Can you save your marriage by tearing it apart? Matthew Norman's new novel, Last Couple Standing, attempts to answer that question.
They were the Core Four—four couples that met and paired up in college and remained inseparable friends. But 15 years later, one by one, the couples are breaking up, leaving Mitch and Jessica the only couple still together.
While the two don’t feel unhappy with each other or their relationship, although raising two kids and working can be exhausting, they worry that they, too, will fall prey to whatever brought their friends’ marriages to a halt. There has to be a way to inoculate their marriage and save their relationship.
The more they think about it, they realize the biggest problem for their friends was the desire to have sex with other people. So what if they head this off at the pass and allow experimentation—won’t this quench the desire and then let everything get back to normal?

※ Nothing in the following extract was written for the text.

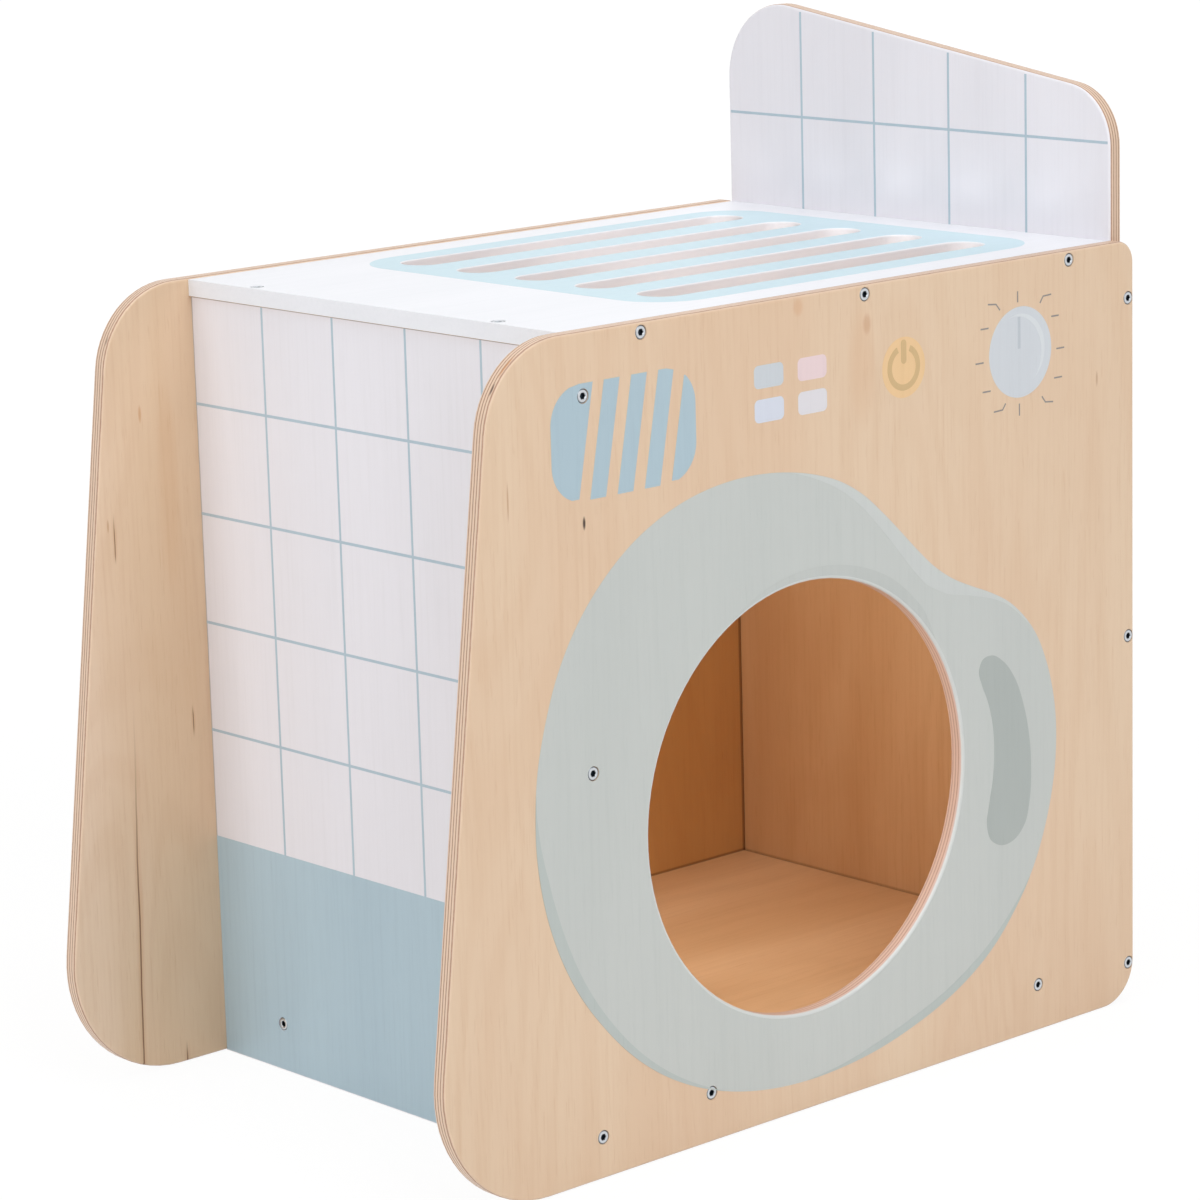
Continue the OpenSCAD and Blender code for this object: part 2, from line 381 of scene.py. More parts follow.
refinish("front_panel", front_birch)
refinish("rear_panel", rear_birch)

# ---------------------------------------------------------------------------
# Left side panel
# Plywood printed white outside, with a pale blue tile grid above a grey-blue
# band, and bare birch inside. It is screwed between the front and the rear.
# ---------------------------------------------------------------------------
seam_line = srgb(112, 100, 92)


def printed(name, through, along, node, seed, tones, paint, white_side, seam=None, **more):
    """Plywood that is bare birch but for its printed side.

    white_side(xyz) is the share of paint and seam(xyz) that of the dark joints round
    it. The paint follows the grain in two close tones and a faint relief.
    """
    finish, start, xyz = new_finish(name)
    across = 3 - through - along
    colour, height = plywood(start, xyz, through, along, node, seed, *tones, **more)
    tone, streaks, _, _ = grain(start, xyz[across], xyz[along], xyz[through], seed + 2.0)
    share = tone.fade(0.3, 0.75) * 0.5 + streaks.fade(0.4, 0.8) * 0.5
    colour = colour.tint(white_side(xyz), start.mix(share, *paint))
    if seam:
        colour = colour.tint(seam(xyz) * 0.9, seam_line)
    lacquer(start, colour, 0.45, height, 0.00008, coat=0.15)
    return finish


def left_seam(xyz):
    """Dark joints where the left side panel meets the top panel and the rear panel."""
    under_top = xyz[2].fade(ground_to_top - 0.0012, ground_to_top - 0.0006)
    at_rear = xyz[1].fade(left_high.y - 0.0012, left_high.y - 0.0004) * 0.6
    return under_top.maths("MAXIMUM", at_rear)


tile_white = (srgb(237, 235, 241), srgb(230, 228, 233))
# Birch tones for the cabinet's inside faces, warmer than the outer birch: painted colour of light
# bouncing inside the cabinet.
inside_bounce_birch = (srgb(230, 188, 140), srgb(217, 169, 118), srgb(186, 132, 82))
left_print = printed(
    "left_print",
    0,
    2,
    "left_side_panel",
    7.9,
    inside_bounce_birch,
    tile_white,
    lambda xyz: xyz[0].fade(left_low.x + 0.0012, left_low.x + 0.0009),
    seam=left_seam,
)
refinish("left_side_panel", left_print)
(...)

They go so far as to set ground rules and approach everything methodically. No one they know, no repeat performances, etc. But they don’t count on handsome bartenders, recently divorced neighbors, coincidences, misunderstandings, and how the flush of desire actually feels with someone other than your spouse. Will this experiment save their marriage or actually destroy it?
This is a fun, moving, and thought-provoking book about relationships. The characters were real, flawed people who feel familiar, and while you’ve seen this story before, Norman’s wry humor and his ability to create emotional upheaval without real melodrama sets it apart.
This has movie or television adaptation written all over it!